* start Input *

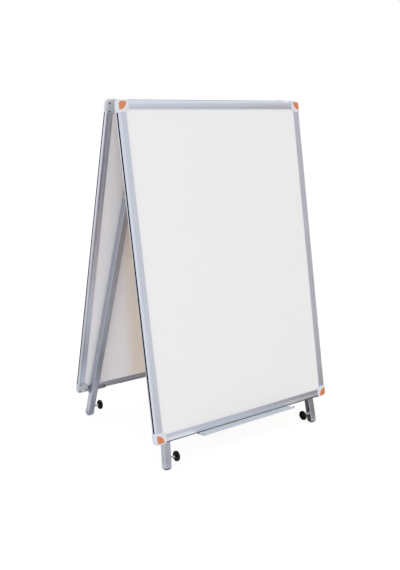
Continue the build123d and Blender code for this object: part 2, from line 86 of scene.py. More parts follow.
# Cards that lie just over the floor: left, front, height, width, depth and shade
FLOOR_CARDS = {
    "left_strip_card": (-0.36, -0.50, 0.002, 0.20, 0.19, (0.34, 0.31, 0.30)),
    "right_strip_card": (0.32, -0.50, 0.002, 0.50, 0.19, (0.08, 0.05, 0.04)),
    "front_under_card": (-0.36, -0.20, 0.004, 0.38, 0.10, (0.70, 0.72, 0.76)),
    "middle_under_card": (-0.33, -0.10, 0.004, 0.35, 0.12, (0.28, 0.25, 0.24)),
    "left_under_card": (-0.36, 0.02, 0.004, 0.16, 0.12, (0.80, 0.82, 0.86)),
    "corner_under_card": (-0.33, 0.14, 0.004, 0.13, 0.21, (0.44, 0.44, 0.45)),
    "rear_under_card": (-0.20, 0.02, 0.004, 0.22, 0.33, (0.22, 0.20, 0.19)),
    "right_under_card": (0.02, -0.20, 0.004, 0.70, 0.53, (0.09, 0.08, 0.07)),
    "leg_under_card": (0.22, -0.245, 0.003, 0.50, 0.05, (0.06, 0.06, 0.06)),
    "right_floor_card": (0.52, -1.25, 0.002, 2.1, 0.75, (0.02, 0.02, 0.02)),
    "near_floor_card": (-0.33, -2.2, 0.002, 0.85, 1.25, (0.27, 0.27, 0.25)),
    "far_floor_card": (0.52, -2.2, 0.002, 2.1, 0.95, (0.80, 0.66, 0.45)),
    "left_floor_card": (-2.6, -0.1, 0.002, 2.08, 2.4, (0.64, 0.62, 0.57)),
}
# Cards that stand on the floor: lower corner, lower side and shade
STANDING_CARD_HEIGHT = 2.8
STANDING_CARDS = {
    "right_card": ((2.4, -3.2, 0), (3.2, 0, 0), (0.57, 0.51, 0.46)),
    "far_card": ((3.2, -1.5, 0), (0, 6.0, 0), (0.82, 0.74, 0.71)),
}
cad_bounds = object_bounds()
joints = {joint["name"]: joint for joint in frame["joints"]}
mounts = {mount["name"]: mount for mount in frame["record"]["mounts"]}


# Settings

def colour(name, description, default):
    """A colour that the user can change."""
    return FloatVectorProperty(
        name=name, description=description, default=default, subtype="COLOR", size=3, min=0, max=1
    )


def length(name, description, default):
    """A length in metres that the user can change."""
    return FloatProperty(name=name, description=description, default=default, unit="LENGTH", min=0)


def share(name, description, default):
    """A share of a brightness or a size that the user can change."""
    return FloatProperty(name=name, description=description, default=default, min=0)


def angle(name, description, degrees):
    """An angle that the user can change."""
    default = radians(degrees)
    return FloatProperty(name=name, description=description, default=default, subtype="ANGLE")


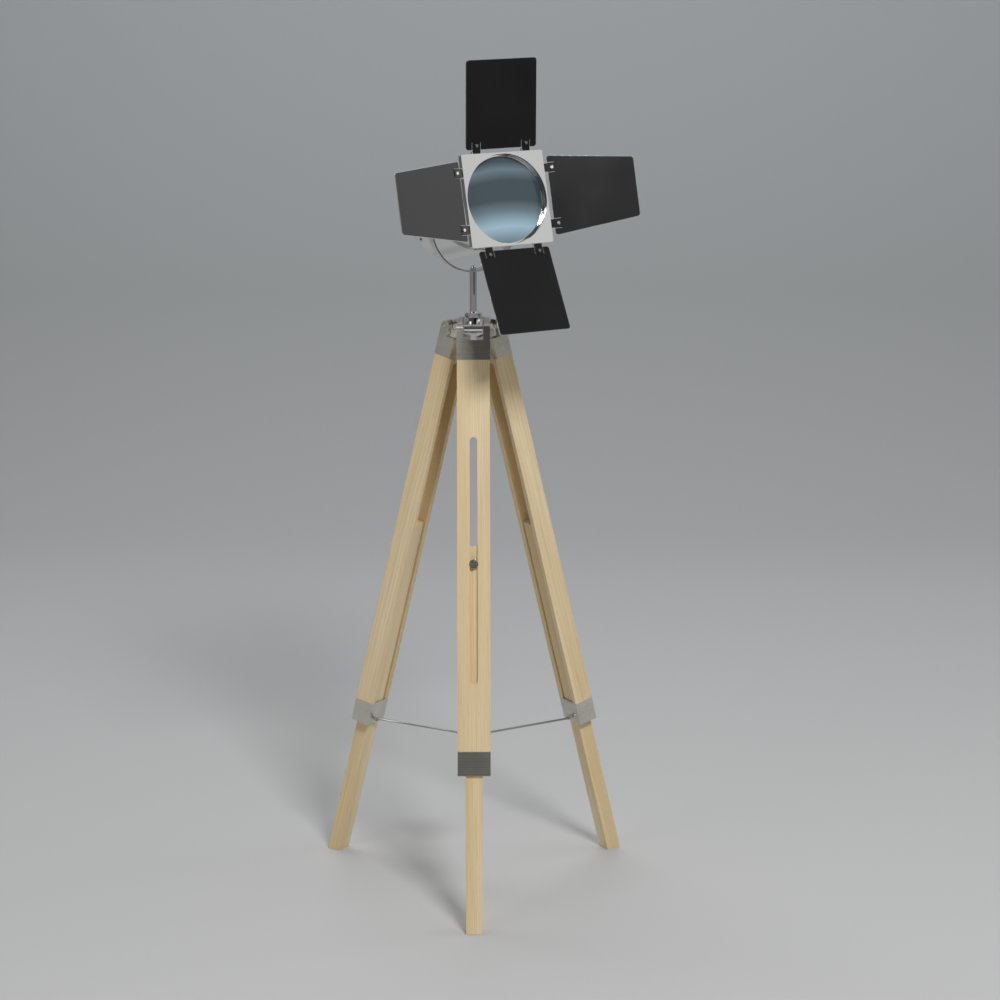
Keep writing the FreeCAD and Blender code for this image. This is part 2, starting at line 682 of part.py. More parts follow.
def make_spreader():
    for side in AZIMUTHS:
        run = rod("Y", (0, -rod_circle, 0), S.rod_radius, rod_circle - S.rod_stop)
        knee = ball((0, -rod_circle, 0), S.rod_radius)
        hook = rod("X", (0, -rod_circle, 0), S.rod_radius, S.rod_hook)
        pieces = [run, knee, hook]
        if side == "front":
            pieces += [ball((0, -S.rod_stop, 0), S.rod_radius),
                       rod("X", (0, -S.rod_stop, 0), S.rod_radius, S.lug_hook)]
        node(f"spreader_rod_{side}", fuse(*pieces), spreader_place(side))

    plate = rod("Z", (0, 0, S.rod_radius + S.seat_gap), S.plate_radius, S.plate_thickness)
    start = S.rod_radius + S.tab_gap
    lug = rod("X", (start, -S.rod_stop, 0), S.lug_radius, S.tab_thickness)
    hole = rod("X", (start, -S.rod_stop, 0), S.rod_radius + S.fit_gap, S.tab_thickness)
    node("spreader_plate", cut(fuse(plate, lug), hole), spreader_place("front"))


# ---------------------------------------------------------------- yoke and tilt

def make_yoke():
    half = S.yoke_width / 2
    outer = rod("Y", (0, -half, -S.yoke_drop), yoke_radius, S.yoke_width)
    inner = rod("Y", (0, -half, -S.yoke_drop), yoke_inside, S.yoke_width)
    above = block((-yoke_radius, yoke_radius), (-half, half), (-S.yoke_drop, yoke_radius))
    bend = cut(outer, inner, above)
    arms, ends, bores = [], [], []
    for low in (-yoke_radius, yoke_inside):
        arms.append(block((low, low + S.yoke_thickness), (-half, half), (-S.yoke_drop, 0)))
        ends.append(rod("X", (low, 0, 0), half, S.yoke_thickness))
        bores.append(rod("X", (low, 0, 0), S.tilt_shank_radius + S.liner_gap, S.yoke_thickness))
    stud_hole = rod("Z", (0, 0, -S.yoke_drop - yoke_radius), S.stud_radius + S.liner_gap,
                    2 * S.yoke_thickness)
    node("yoke", cut(fuse(bend, *arms, *ends), stud_hole, *bores), yoke_place())


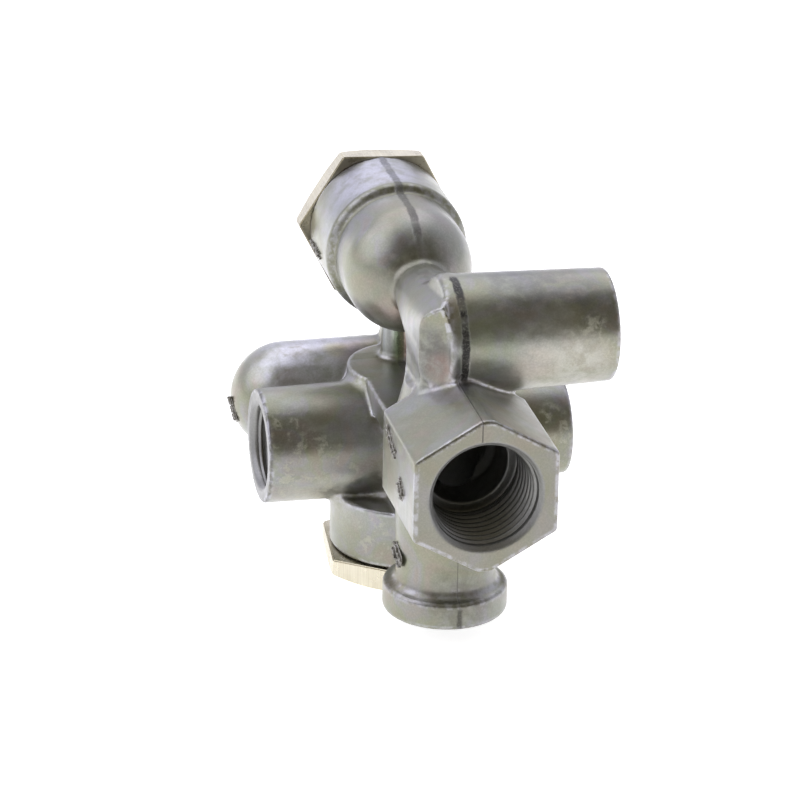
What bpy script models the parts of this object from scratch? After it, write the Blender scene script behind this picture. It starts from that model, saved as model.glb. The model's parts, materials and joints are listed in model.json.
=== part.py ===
"""Multiport air valve: a die-cast body with six pipe ports, a piston cartridge and a poppet
cartridge under brass caps, a double check between the side ports and a check valve in the upper one.

All dimensions are millimetres in the casting's own frame. Its origin is the centre of the
hexagonal front port's mouth, with +X to the right of that port, +Y away from its mouth and +Z up.
The empty valve_frame carries every piece, and stands the valve on its lower cap with the row's
origin in the middle of the base.
"""
import math

import bmesh
import bpy
from mathutils import Matrix

MM = 0.001
GAP = 0.3                      # between pieces that touch, and around pieces that slide

# Front port: a hexagon for a 1-1/8 inch wrench, bored for 1/2 inch pipe.
HEX_FLATS = 28.6
HEX_LENGTH = 26.5
FRONT_PIPE_R = 10.4
FRONT_PIPE_DEPTH = 16.0

# The other ports are bored for 3/8 inch pipe.
PIPE_R = 8.5
PIPE_DEPTH = 12.5
BEVEL = 0.7

# Centre column: the down port's ring at its foot, and the leg up to the upper port.
COLUMN_Y = 30.7
FOOT_R = 12.5
FOOT_BOTTOM = -37.0
FOOT_TOP = -31.4
NECK_R = 9.8
LEG_HALF_X = 7.5
LEG_FRONT = 20.2
LEG_BACK = 37.0
LEG_CHAMFER = 4.6

# Upper port, along X, closed at its left end.
UPPER_Z = 21.2
UPPER_ROOT_R = 12.2
UPPER_END_R = 11.2
UPPER_LEFT = -2.8
UPPER_RIGHT = 31.5
CHECK_R = 7.2                  # chamber of the check valve
CHECK_BACK = 6.0
CHECK_SEAT = 14.6
CHECK_SEAL_THICK = 1.3
CHECK_HEAD_THICK = 1.8

# Rear cartridge, along Y at the upper port's height, joined to the leg by a round tie.
REAR_R = 14.75
REAR_STEP = 75.7
REAR_END = 92.4
DOME_R = 13.2
DOME_Y = 67.7
TIE_R = 5.3
PISTON_BORE = 10.9
PISTON_SEAT = 71.0
PISTON_BACK = 80.0
SEAL_THICK = 1.6               # of the piston's face seal
REAR_CAP_R = 17.1
REAR_CAP_CLOCK = -2.7

# Lower cartridge, upright, under the two side ports.
LOWER_Y = 62.5
LOWER_R = 16.2
LOWER_END = -36.6
LOWER_SHOULDER = -25.3
LOWER_TOP = -24.4
LOWER_CORE_R = 9.8             # above the full radius, under the side ports
POPPET_HEAD = -29.2
LOWER_CAP_R = 19.2
LOWER_CAP_CLOCK = 23.9
CAP_THICK = 4.7
SHANK_FLOOR = -3.4             # where each cap's shank ends inside its head

# Side ports, on one axis, with the shuttle between their seats.
SIDE_Y = 66.0
SIDE_Z = -15.1
LEFT_R = 11.7
LEFT_END = -30.9
RIGHT_R = 10.4
RIGHT_END = 33.0
GALLERY_R = 7.0
SIDE_SEAT = 9.3
SHUTTLE_FACE = 5.6

# Deck over the side ports, and the neck from its round end up to the rear cartridge.
DECK_Z = -1.2
DECK_BOTTOM = -12.0
DECK_HALF_X = 9.0
DECK_R = 11.1
DECK_Y = 71.2
NECK_UP_R = 3.3
NECK_UP_Y = 75.3

# Back port, along X, with a domed left end.
BACK_Y = 87.5
BACK_Z = -13.7
BACK_R = 11.4
BACK_DOME_X = -20.85
BACK_RIGHT = 19.0
LUG_HALF_X = 3.3               # the lug from the back port up to the rear cartridge
LUG_FRONT = 81.0
LUG_BACK = 87.0

# The row's origin, in the casting's frame.
BASE_Z = LOWER_END - GAP - CAP_THICK
MIDDLE_X = (BACK_DOME_X - BACK_R + RIGHT_END) / 2
MIDDLE_Y = (BACK_Y + BACK_R) / 2

# Drillings between the bores.
LEG_DRILL_R = 4.0
TIE_DRILL_R = 2.8
BACK_DRILL_R = 2.6
NECK_DRILL_R = 1.8
COLUMN_DRILL_Z = -26.4

# Sides of turned solids.
OUTER_SIDES = 32
INNER_SIDES = 20
RING_SIDES = 16
DRILL_SIDES = 12

ALONG = {
    "x": Matrix.Rotation(math.radians(90), 4, "Y"),
    "-x": Matrix.Rotation(math.radians(-90), 4, "Y"),
    "y": Matrix.Rotation(math.radians(-90), 4, "X"),
    "-y": Matrix.Rotation(math.radians(90), 4, "X"),
    "z": Matrix.Identity(4),
}

# Colour, roughness and metallic value.
FINISHES = {
    "cast": ((0.30, 0.29, 0.22), 0.42, 0.9),
    "brass": ((0.72, 0.58, 0.33), 0.28, 1.0),
    "rubber": ((0.03, 0.03, 0.03), 0.75, 0.0),
    "steel": ((0.55, 0.56, 0.58), 0.30, 1.0),
    "acetal": ((0.75, 0.73, 0.66), 0.45, 0.0),
}


# ---------------------------------------------------------------- tools

def clear_scene():
    for ob in list(bpy.data.objects):
        bpy.data.objects.remove(ob)


def material(name, colour, roughness, metallic):
    mat = bpy.data.materials.new(name)
    mat.use_nodes = True
    shader = mat.node_tree.nodes["Principled BSDF"]
    shader.inputs["Base Color"].default_value = (*colour, 1.0)
    shader.inputs["Roughness"].default_value = roughness
    shader.inputs["Metallic"].default_value = metallic
    return mat


def add_object(name, bm, frame, finish=None):
    """Turns bm into an object carried by the empty frame."""
    bmesh.ops.recalc_face_normals(bm, faces=bm.faces)
    mesh = bpy.data.meshes.new(name)
    bm.to_mesh(mesh)
    bm.free()
    if finish:
        mesh.materials.append(material(name, *FINISHES[finish]))
        mesh.shade_smooth()
        mesh.set_sharp_from_angle(angle=math.radians(35))
    ob = bpy.data.objects.new(name, mesh)
    bpy.context.scene.collection.objects.link(ob)
    ob.parent = frame
    return ob


def place(ob, axis, at):
    """Lays the object's own Z along an axis of the frame, with its origin at a point in mm."""
    ob.rotation_euler = ALONG[axis].to_euler()
    ob.location = [c * MM for c in at]
    return ob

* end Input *

▸ **Instructions to follow**
In the material above, locate the line containing "Keep writing the" and the line containing "yoke and tilt". Transcribe exactly those two lines and every line between them, and nothing more.

▸ **Finished exercise**
Keep writing the FreeCAD and Blender code for this image. This is part 2, starting at line 682 of part.py. More parts follow.
def make_spreader():
    for side in AZIMUTHS:
        run = rod("Y", (0, -rod_circle, 0), S.rod_radius, rod_circle - S.rod_stop)
        knee = ball((0, -rod_circle, 0), S.rod_radius)
        hook = rod("X", (0, -rod_circle, 0), S.rod_radius, S.rod_hook)
        pieces = [run, knee, hook]
        if side == "front":
            pieces += [ball((0, -S.rod_stop, 0), S.rod_radius),
                       rod("X", (0, -S.rod_stop, 0), S.rod_radius, S.lug_hook)]
        node(f"spreader_rod_{side}", fuse(*pieces), spreader_place(side))

    plate = rod("Z", (0, 0, S.rod_radius + S.seat_gap), S.plate_radius, S.plate_thickness)
    start = S.rod_radius + S.tab_gap
    lug = rod("X", (start, -S.rod_stop, 0), S.lug_radius, S.tab_thickness)
    hole = rod("X", (start, -S.rod_stop, 0), S.rod_radius + S.fit_gap, S.tab_thickness)
    node("spreader_plate", cut(fuse(plate, lug), hole), spreader_place("front"))


# ---------------------------------------------------------------- yoke and tilt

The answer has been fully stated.